With Awford in charge, Agyemang was hoping for an extended run in the side, something that failed to materialise.

He said: ‘Awfs came in and I thought I would play under him because I had done before.

‘But when he got the management position I feel like he thought: “I am the man now”.

‘He wanted to put his stamp on his team – a younger team – and picked people over me.

‘He picked Tayls (Ryan Taylor) as a hold-up man which I disagreed with completely.

‘But he was the manager so there was nothing I could do about it.

‘If you have got a manager who doesn’t believe in you, there is nothing you can do.

‘I never really got the chance. I felt when I did play, I played well but it wasn’t ever enough.

‘People knew what I could do but I lost the enthusiasm for coming in to training and playing.’

With first-team chances limited and the burden of travelling down from his east London home weighing heavily, Agyemang left Pompey for league rivals Dagenham & Redbridge on loan before seeing the Blues terminate his deal in March 2015.

Eight goals in 68 appearances present an unkind statistic to the skilful striker, when considering he came off the bench 25 times.

Nonetheless, Agyemang remained popular with the Fratton faithful upon his exit, not least for his work ethic and moments of high quality, including a stunning goal at Oxford in the Johnstone’s Paint Trophy.

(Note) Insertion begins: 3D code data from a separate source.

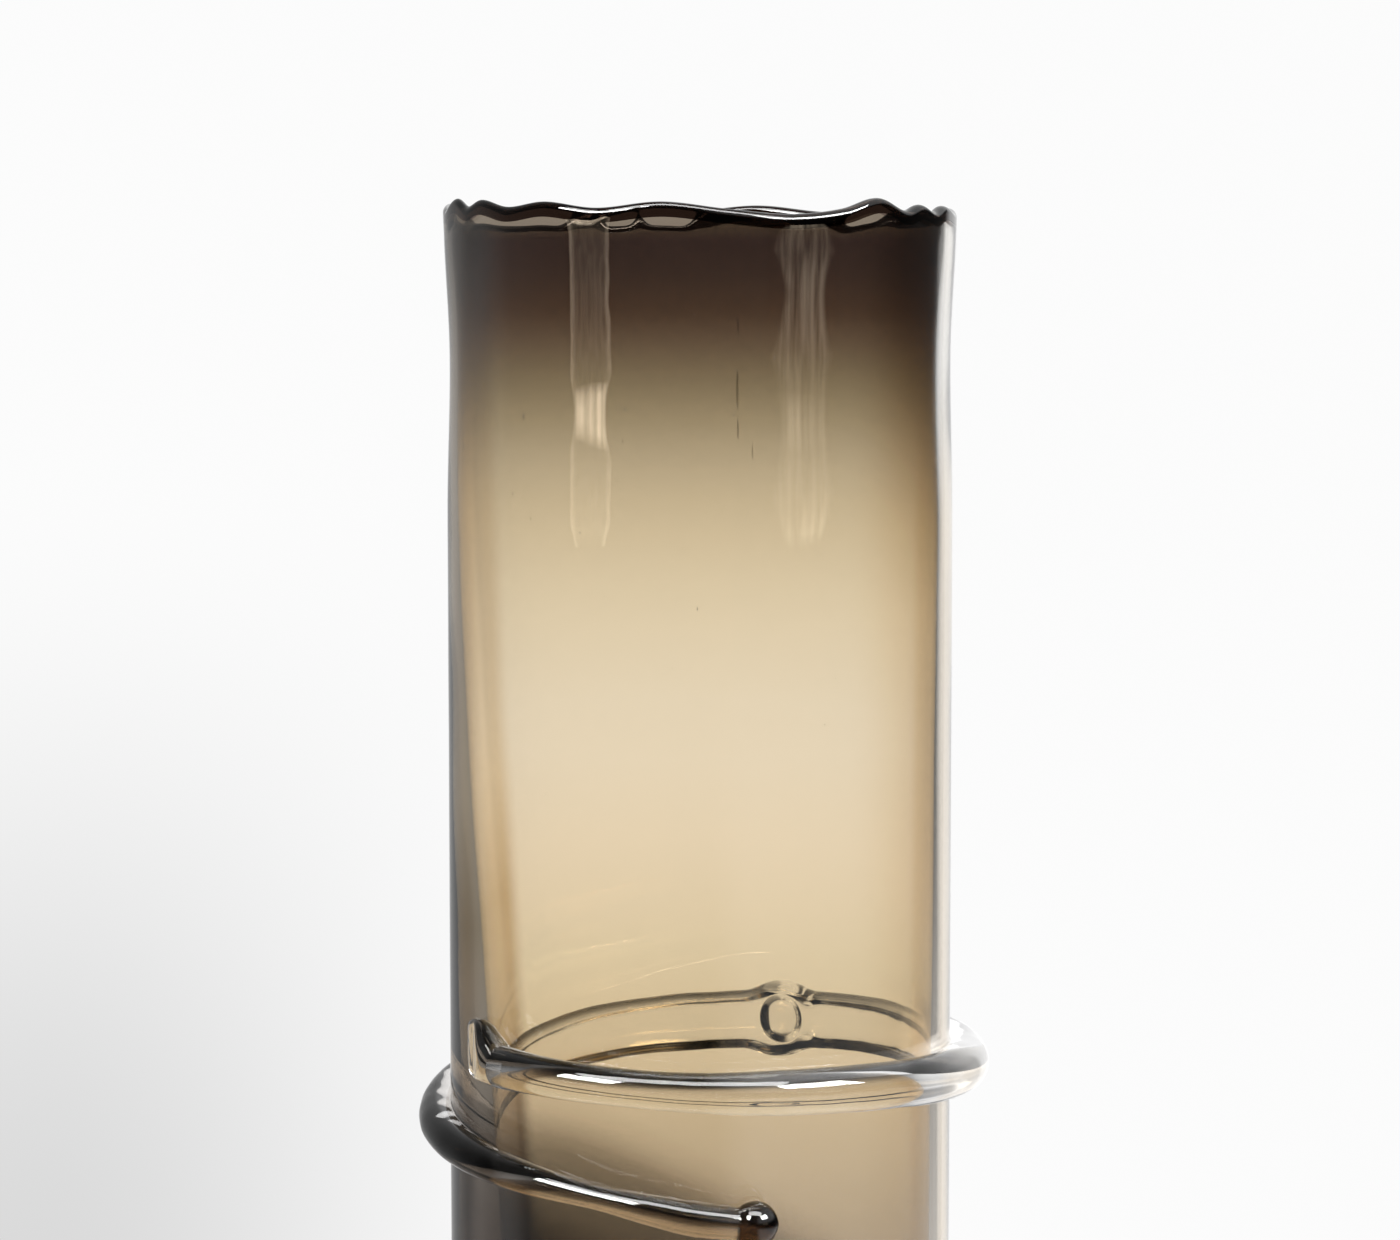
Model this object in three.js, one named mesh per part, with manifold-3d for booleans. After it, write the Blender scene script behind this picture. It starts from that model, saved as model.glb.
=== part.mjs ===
// A hand-blown glass cylinder vase: a smoke-brown liner cased in thick clear glass, a shear-cut
// and fire-polished lip, and a rope of clear hot glass laid once and a bit round the lower part.
// Millimetres, +Z up, origin at the middle of the ground foot. A turn is an angle in degrees
// about the axis: 0 is the front (-Y), 90 is +X, and the trail sinks as the turn grows.
import * as THREE from "three";
import { mergeVertices } from "three/addons/utils/BufferGeometryUtils.js";
import Module from "manifold-3d";

const wasm = await Module();
wasm.setup();

// Vessel
const height = 300; // foot to the mean level of the lip
const bodyRadius = 60; // outside of the casing
const wallAtLip = 2.6; // casing and liner together, mean round the rim
const wallAtFoot = 8.6;
const sag = 1.5; // above 1, the wall stays thin for longer below the lip
const linerThickness = 0.8;
const floorThickness = 14; // inner floor above the foot
const heelRadius = 8; // outside, from the foot up into the wall
const floorFillet = 10; // inside, from the floor up into the wall
const boreShiftAtLip = -0.6; // the bore isn't centred in the gather: it leans towards +X
const boreShiftAtFoot = 2.9;
const lipFlare = 0.6; // the lip opens a little, above a slight neck
const neckPinch = 0.7;
const neckDrop = 37; // neck below the lip
const seatGap = 0.3; // between pieces that are fused on the real vase

// Lip: [turn, rise] at each crest and dip that the shears left, before fire polishing
const beadOver = 0.15; // the polished bead stands this proud of the wall, inside and out
const lipDepth = 25; // the waves of the lip have died out this far below it
const lipWave = [
  [-80, -0.9], [-70, 1.6], [-63, -0.2], [-57, 1.3], [-47, -0.3], [-36, 0.9], [-23, -0.5],
  [-8, 0.9], [6, -0.7], [20, -1.9], [33, -0.7], [43, 1.7], [52, -1.1], [58, 0.2], [65, -1.5],
  [71, -0.1], [82, -1.6], [96, -0.6], [112, -1.7], [130, -0.9], [148, -1.6], [166, 0],
  [182, -1.4], [200, -0.8], [216, -1.7], [234, -0.9], [250, -1.3], [264, 0.4],
];

// Trail: [turn, level below or above trailHeight, share of rodRadius] at a few stations
const trailHeight = 97; // middle of the rod at +X
const rodRadius = 5;
const rodSink = 0.5; // the rod's middle stands this share of its radius off the wall
const trailStations = [
  [-47, 5, 1], [-36, 4.4, 0.92], [-20, 3.7, 0.87], [0, 2.8, 0.92], [20, 2.3, 1.05],
  [40, 1.5, 1.1], [60, 0, 1.14], [90, -1.3, 1.26], [135, -2.4, 1.4], [180, -5.6, 1.46],
  [225, -9.5, 1.3], [270, -14.5, 1.02], [300, -17.8, 0.88], [320, -20.1, 0.74],
  [338, -22.6, 0.57], [350, -24.6, 0.72], [358, -26.2, 0.8], [368, -27.5, 0.76],
];

// Ends of the trail, and the drop on its back
const knobTurn = 371.7;
const knobOver = 1.4; // the knob's radius, beyond the rod that it ends
const tipTurn = -54.5;
const tipRise = 7.3; // above trailHeight
const tipWidth = 18;
const tipHeight = 14.8;
const tipProud = 6;
const tipLean = 4; // degrees, the top leans on past the end of the rod
const pruntTurn = 161;
const pruntOver = 2.3; // the drop's skin over the rod that it sits on

const radialSteps = 64;
const rodSides = 12;
const rodStep = 8; // degrees of turn

const rad = THREE.MathUtils.degToRad;

function cubicThrough(rows, column) {
  const at = rows.map((row) => row[0]);
  const values = rows.map((row) => row[column]);
  const curve = new THREE.CubicInterpolant(at, values, 1);
  return (turn) => curve.evaluate(turn)[0];
}

function inTurns(x, y) {
  return THREE.MathUtils.radToDeg(Math.atan2(x, -y));
}

function onTurn(turn, radius, z) {
  const a = rad(turn);
  return new THREE.Vector3(radius * Math.sin(a), -radius * Math.cos(a), z);
}

// The wave closes on itself: the last dips of one round lead into the first of the next.
const [firstWave, lastWave] = [lipWave[0], lipWave.at(-1)];
const waveRound = cubicThrough([
  [lastWave[0] - 360, lastWave[1]],
  ...lipWave,
  [firstWave[0] + 360, firstWave[1]],
], 1);

function lipRise(turn) {
  const start = firstWave[0];
  return waveRound(start + THREE.MathUtils.euclideanModulo(turn - start, 360));
}

// The share of the way down from the lip to the foot: the gather sagged, so it grows late
function downShare(z) {
  return THREE.MathUtils.smoothstep(height - z, 0, height) ** sag;
}

function wallAt(z) {
  return THREE.MathUtils.lerp(wallAtLip, wallAtFoot, downShare(z));
}

function boreShiftAt(z) {
  return THREE.MathUtils.lerp(boreShiftAtLip, boreShiftAtFoot, downShare(z));
}

function lean(z) {
  const neck = height - neckDrop;
  if (z < neck) return -neckPinch * THREE.MathUtils.smoothstep(z, neck - neckDrop, neck);
  return THREE.MathUtils.lerp(-neckPinch, lipFlare, THREE.MathUtils.smoothstep(z, neck, height));
}

function arc(centreX, centreY, radius, from, to, steps) {
  return new THREE.EllipseCurve(centreX, centreY, radius, radius, rad(from), rad(to))
    .getPoints(steps);
}

// A lathe's geometry turned upright, with the part's own places for its points.
function revolve(profile, place) {
  const geometry = new THREE.LatheGeometry(profile, radialSteps).rotateX(Math.PI / 2);
  const position = geometry.getAttribute("position");
  const point = new THREE.Vector3();
  for (let i = 0; i < position.count; i++) {
    place(point.fromBufferAttribute(position, i));
    position.setXYZ(i, point.x, point.y, point.z);
  }
  geometry.computeVertexNormals();
  return geometry;
}

// The flat seat of the lip bead, where casing and liner end
const seatHalf = wallAtLip / 2;
const beadRadius = seatHalf + beadOver;
const seatDrop = Math.sqrt(beadRadius ** 2 - seatHalf ** 2);
const wallTop = height - beadRadius - seatDrop - seatGap;

const wallLevels = [0.22, 0.45, 0.68, 0.86, 0.95, 1];

// Heights of the wall's rings, from the top of a rounded foot up to the seat of the bead
function levelsAbove(bottom) {
  return wallLevels.map((share) => THREE.MathUtils.lerp(bottom, wallTop, share));
}

// The inside of a cup `inset` further out than the bore, from the axis up to the lip
function cupProfile(inset) {
  const floor = floorThickness - inset;
  const wallBottom = floorThickness + floorFillet;
  const radius = (z) => bodyRadius - wallAt(z) + inset + lean(z);
  const fillet = floorFillet + inset;
  const corner = arc(radius(wallBottom) - fillet, wallBottom, fillet, 270, 360, 4);
  return [
    new THREE.Vector2(0, floor),
    ...corner,
    ...levelsAbove(wallBottom).map((z) => new THREE.Vector2(radius(z), z)),
  ];
}

function shiftWithBore(point) {
  point.x += boreShiftAt(point.z);
}

function liftWithLip(point) {
  const share = THREE.MathUtils.smoothstep(point.z, height - lipDepth, wallTop);
  point.z += lipRise(inTurns(point.x, point.y)) * share;
}

function casingGeometry() {
  const cup = cupProfile(linerThickness + seatGap);
  const heel = arc(bodyRadius - heelRadius, heelRadius, heelRadius, 270, 360, 4);
  const outside = [
    new THREE.Vector2(0, 0),
    ...heel,
    ...levelsAbove(heelRadius).map((z) => new THREE.Vector2(bodyRadius + lean(z), z)),
  ];
  return revolve([...outside, ...cup.toReversed()], (point) => {
    const radius = Math.hypot(point.x, point.y);
    const bore = bodyRadius - wallAt(point.z) + linerThickness + seatGap + lean(point.z);
    const inside = point.z > floorThickness / 2 && radius < bore + seatGap;
    if (inside) shiftWithBore(point);
    liftWithLip(point);
  });
}

function linerGeometry() {
  const profile = [...cupProfile(linerThickness), ...cupProfile(0).toReversed()];
  return revolve(profile, (point) => {
    shiftWithBore(point);
    liftWithLip(point);
  });
}

function beadGeometry() {
  const open = THREE.MathUtils.radToDeg(Math.asin(seatHalf / beadRadius));
  const middle = bodyRadius + lipFlare - seatHalf;
  const section = arc(middle, height - beadRadius, beadRadius, open - 90, 270 - open, 7);
  return revolve([...section, section[0].clone()], (point) => {
    point.x += boreShiftAtLip / 2;
    point.z += lipRise(inTurns(point.x, point.y));
  });
}

function solid(geometry) {
  const bare = geometry.clone().deleteAttribute("normal").deleteAttribute("uv");
  const merged = mergeVertices(bare, 1e-3);
  return new wasm.Manifold(new wasm.Mesh({
    numProp: 3,
    vertProperties: new Float32Array(merged.getAttribute("position").array),
    triVerts: new Uint32Array(merged.index.array),
  }));
}

function geometryOf(manifold) {
  const { vertProperties, triVerts } = manifold.getMesh();
  const geometry = new THREE.BufferGeometry()
    .setAttribute("position", new THREE.BufferAttribute(vertProperties, 3))
    .setIndex(new THREE.BufferAttribute(triVerts, 1));
  geometry.computeVertexNormals();
  return geometry;
}

// What the casing's wall fills, and the gap in front of it: hot glass is laid against this.
const wallCutter = solid(
  new THREE.CylinderGeometry(bodyRadius + seatGap, bodyRadius + seatGap, height, radialSteps)
    .rotateX(Math.PI / 2)
    .translate(0, 0, height / 2),
);

const dropThrough = cubicThrough(trailStations, 1);
const shareThrough = cubicThrough(trailStations, 2);
const coilStart = trailStations[0][0];
const coilEnd = trailStations.at(-1)[0];

// The middle of the rod, and its radius, at a turn; past the rod's end it stays as it is there
function levelAt(turn) {
  return trailHeight + dropThrough(Math.min(turn, coilEnd));
}

function girthAt(turn) {
  return rodRadius * shareThrough(turn);
}

// A straight rod bent round the vessel: its length follows the turn, its section stays upright.
function rodSolid(swell) {
  const steps = Math.ceil((coilEnd - coilStart) / rodStep);
  const geometry = new THREE.CylinderGeometry(1, 1, 1, rodSides, steps);
  const position = geometry.getAttribute("position");
  const local = new THREE.Vector3();
  for (let i = 0; i < position.count; i++) {
    local.fromBufferAttribute(position, i);
    const turn = THREE.MathUtils.lerp(coilStart, coilEnd, local.y + 0.5);
    const girth = girthAt(turn);
    const reach = bodyRadius + rodSink * girth + local.x * (girth + swell);
    const z = levelAt(turn) + local.z * (girth + swell);
    const placed = onTurn(turn, reach, z);
    position.setXYZ(i, placed.x, placed.y, placed.z);
  }
  return solid(geometry);
}

// A ball squashed to width, height and how far it stands off the wall, laid on the wall
function dropSolid(turn, z, width, tall, proud, leanDegrees = 0) {
  const radial = proud / (1 + rodSink);
  const sunk = rodSink * radial;
  const geometry = new THREE.SphereGeometry(1, 16, 10)
    .scale(width / 2, radial, tall / 2)
    .rotateY(rad(-leanDegrees))
    .translate(0, -(bodyRadius + sunk), 0)
    .rotateZ(rad(turn))
    .translate(0, 0, z);
  return solid(geometry);
}

// Everything beyond a turn of the vessel, starting seatGap past it; `side` is 1 onwards, -1 back
function beyondTurn(turn, side) {
  const size = 2 * height;
  return solid(
    new THREE.BoxGeometry(size, size, size)
      .translate(side * (size / 2 + seatGap), 0, 0)
      .rotateZ(rad(turn)),
  );
}

function coilGeometry() {
  return geometryOf(rodSolid(0).subtract(wallCutter));
}

function knobGeometry() {
  const radius = girthAt(coilEnd) + knobOver;
  const proud = radius * (1 + rodSink);
  return geometryOf(
    dropSolid(knobTurn, levelAt(knobTurn), 2 * radius, 2 * radius, proud)
      .subtract(wallCutter)
      .intersect(beyondTurn(coilEnd, 1)),
  );
}

function tipGeometry() {
  return geometryOf(
    dropSolid(tipTurn, trailHeight + tipRise, tipWidth, tipHeight, tipProud, tipLean)
      .subtract(wallCutter)
      .intersect(beyondTurn(coilStart, -1)),
  );
}

function pruntGeometry() {
  const radius = girthAt(pruntTurn) + pruntOver;
  const proud = girthAt(pruntTurn) * (1 + rodSink) + pruntOver;
  return geometryOf(
    dropSolid(pruntTurn, levelAt(pruntTurn), 2 * radius, 2 * radius, proud)
      .subtract(wallCutter)
      .subtract(rodSolid(seatGap)),
  );
}

const clearGlass = { color: 0xe4e8e8, roughness: 0.03, metalness: 0 };
const smokeGlass = { color: 0xc2a97f, roughness: 0.05, metalness: 0 };
const darkSmokeGlass = { color: 0x3a2c24, roughness: 0.05, metalness: 0 };

function piece(name, geometry, finish) {
  const mesh = new THREE.Mesh(geometry, new THREE.MeshStandardMaterial(finish));
  mesh.name = name;
  return mesh;
}

const vessel = new THREE.Group();
vessel.add(
  piece("clear_casing", casingGeometry(), clearGlass),
  piece("smoke_liner", linerGeometry(), smokeGlass),
  piece("lip_bead", beadGeometry(), darkSmokeGlass),
);

const trail = new THREE.Group();
trail.add(
  piece("trail_coil", coilGeometry(), clearGlass),
  piece("trail_start_knob", knobGeometry(), clearGlass),
  piece("trail_sheared_tip", tipGeometry(), clearGlass),
  piece("rear_prunt", pruntGeometry(), clearGlass),
);

const vase = new THREE.Group();
vase.add(vessel, trail);

export default vase;
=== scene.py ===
import random
from bisect import bisect_right
from math import atan2, cos, degrees, hypot, pi, radians, sin, sqrt, tau

import bmesh
import bpy
from mathutils import Matrix, Vector, noise


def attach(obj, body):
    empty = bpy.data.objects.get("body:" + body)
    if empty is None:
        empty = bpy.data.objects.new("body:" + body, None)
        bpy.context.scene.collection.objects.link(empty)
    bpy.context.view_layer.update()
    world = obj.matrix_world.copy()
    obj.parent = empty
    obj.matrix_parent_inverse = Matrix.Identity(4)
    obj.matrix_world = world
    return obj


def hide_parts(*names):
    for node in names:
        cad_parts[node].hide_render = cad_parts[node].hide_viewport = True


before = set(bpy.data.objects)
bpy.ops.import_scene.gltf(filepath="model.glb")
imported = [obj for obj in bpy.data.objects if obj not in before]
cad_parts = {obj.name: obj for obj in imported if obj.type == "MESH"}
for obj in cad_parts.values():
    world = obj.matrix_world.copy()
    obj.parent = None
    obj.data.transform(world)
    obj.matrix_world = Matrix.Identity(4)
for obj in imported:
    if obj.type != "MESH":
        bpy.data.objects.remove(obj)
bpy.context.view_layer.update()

# A hand-blown glass cylinder vase: smoke glass cased in clear, a sheared and fire-polished lip,
# and a rope of clear hot glass laid round the lower part. Metres, +Z up. A turn is an angle in
# degrees about the axis: 0 is the front (-Y), 90 is +X.
mm = 0.001


# Small helpers

def linear(hexColour):
    # sRGB hex to the linear colour that nodes take
    channels = [int(hexColour[i:i + 2], 16) / 255 for i in (1, 3, 5)]
    return (*[c / 12.92 if c <= 0.04045 else ((c + 0.055) / 1.055) ** 2.4 for c in channels], 1)


def lerp(a, b, share):
    return a + (b - a) * share


def smoothstep(x, low, high):
    t = min(max((x - low) / (high - low), 0), 1)
    return t * t * (3 - 2 * t)


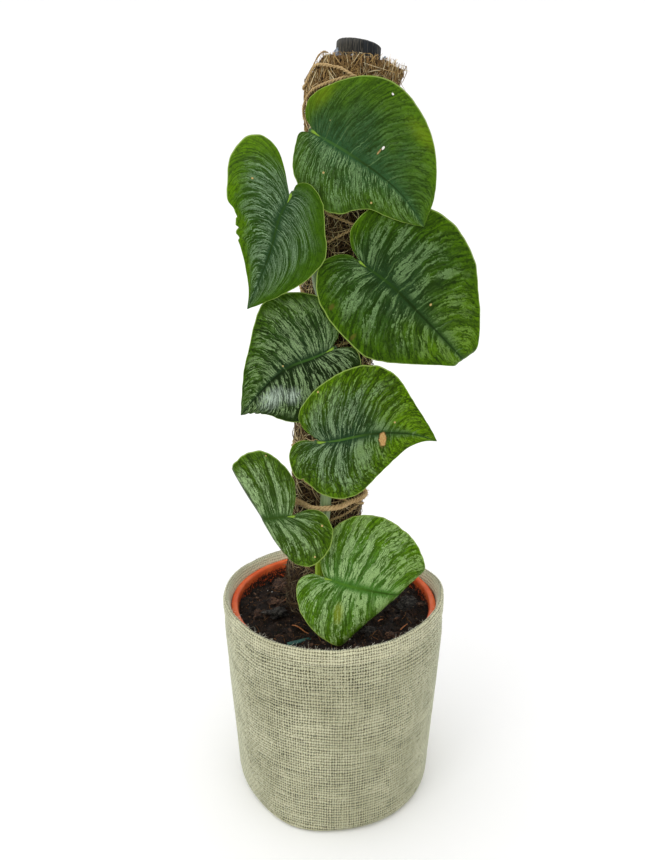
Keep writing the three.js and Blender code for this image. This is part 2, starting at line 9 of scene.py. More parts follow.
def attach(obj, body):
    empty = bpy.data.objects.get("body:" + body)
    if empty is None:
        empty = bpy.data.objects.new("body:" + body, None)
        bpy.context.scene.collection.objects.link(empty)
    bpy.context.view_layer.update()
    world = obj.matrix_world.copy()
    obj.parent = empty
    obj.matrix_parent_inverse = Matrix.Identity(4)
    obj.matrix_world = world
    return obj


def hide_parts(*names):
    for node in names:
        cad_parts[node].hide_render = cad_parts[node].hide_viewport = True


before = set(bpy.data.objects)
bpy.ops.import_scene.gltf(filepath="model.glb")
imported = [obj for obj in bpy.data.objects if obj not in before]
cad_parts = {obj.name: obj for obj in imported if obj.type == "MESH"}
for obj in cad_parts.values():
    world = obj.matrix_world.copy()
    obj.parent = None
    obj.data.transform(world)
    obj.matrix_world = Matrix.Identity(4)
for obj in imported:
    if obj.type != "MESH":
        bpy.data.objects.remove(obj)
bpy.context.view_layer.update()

# A shingling vine on a coir pole, in a plastic pot inside a woven cover.
# Every shape is worked out in millimetres in the part's own frame and scaled to metres when it is finished.

scene = bpy.context.scene
millimetre = 0.001
for name in ("Cube", "Light", "Camera"):  # a new file's own objects
    if name in bpy.data.objects:
        bpy.data.objects.remove(bpy.data.objects[name])


# Small tools

def smoothStep(value, start, end):
    share = min(max((value - start) / (end - start), 0.0), 1.0)
    return share * share * (3 - 2 * share)


def paint(*levels):  # screen colour 0-255 to the linear values that a shader takes
    parts = [level / 255 for level in levels]
    return Vector([part / 12.92 if part <= 0.04045 else ((part + 0.055) / 1.055) ** 2.4 for part in parts])


def around(angle, reach, height=0.0):
    return Vector((reach * cos(angle), reach * sin(angle), height))


def wander(x, y, z=0.0):  # smooth noise, about -1 to 1
    return noise.noise(Vector((x, y, z)))


def ringNoise(angle, size, z=0.0):  # the same, along a ring
    return noise.noise(around(angle, size, z))


def turned(angle):  # the same direction, from -pi to pi
    return atan2(sin(angle), cos(angle))


def hump(off, width):
    return exp(-(off / width) ** 2)


def curveThrough(points, steps):  # evenly spaced points on a smooth centripetal curve through the given ones
    knots = [Vector(point).to_3d() for point in points]
    knots = [knots[0] * 2 - knots[1], *knots, knots[-1] * 2 - knots[-2]]
    fine = []
    for before, start, end, after in zip(knots, knots[1:], knots[2:], knots[3:]):
        first, middle, last = [max((b - a).length, 1e-6) ** 0.5
                               for a, b in ((before, start), (start, end), (end, after))]
        leave = ((start - before) / first - (end - before) / (first + middle) + (end - start) / middle) * middle
        arrive = ((end - start) / middle - (after - start) / (middle + last) + (after - end) / last) * middle
        for step in range(12):
            t = step / 12
            fine.append(start + leave * t + (3 * (end - start) - 2 * leave - arrive) * t * t
                        + (2 * (start - end) + leave + arrive) * t ** 3)
    fine.append(knots[-2])
    return evenly(fine, steps)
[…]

And while the Ghana international may not have seen eye to eye with Awford, he has nothing but fond memories of his up-and-down time at the club.

He said: ‘I enjoyed my time in Pompey. With the fan base, it was like coming into a family, especially with the supporters’ trust takeover.

‘I met a lot of people who were happy with me and I was sad to go.

‘But as an experienced pro I know that every player moves on, so I just had to deal with it.’

Now 35, Agyemang has called time on his professional career, is enjoying spending more time with his son. He is looking to qualify as a personal trainer, having decided against pursuing a career as a football agent.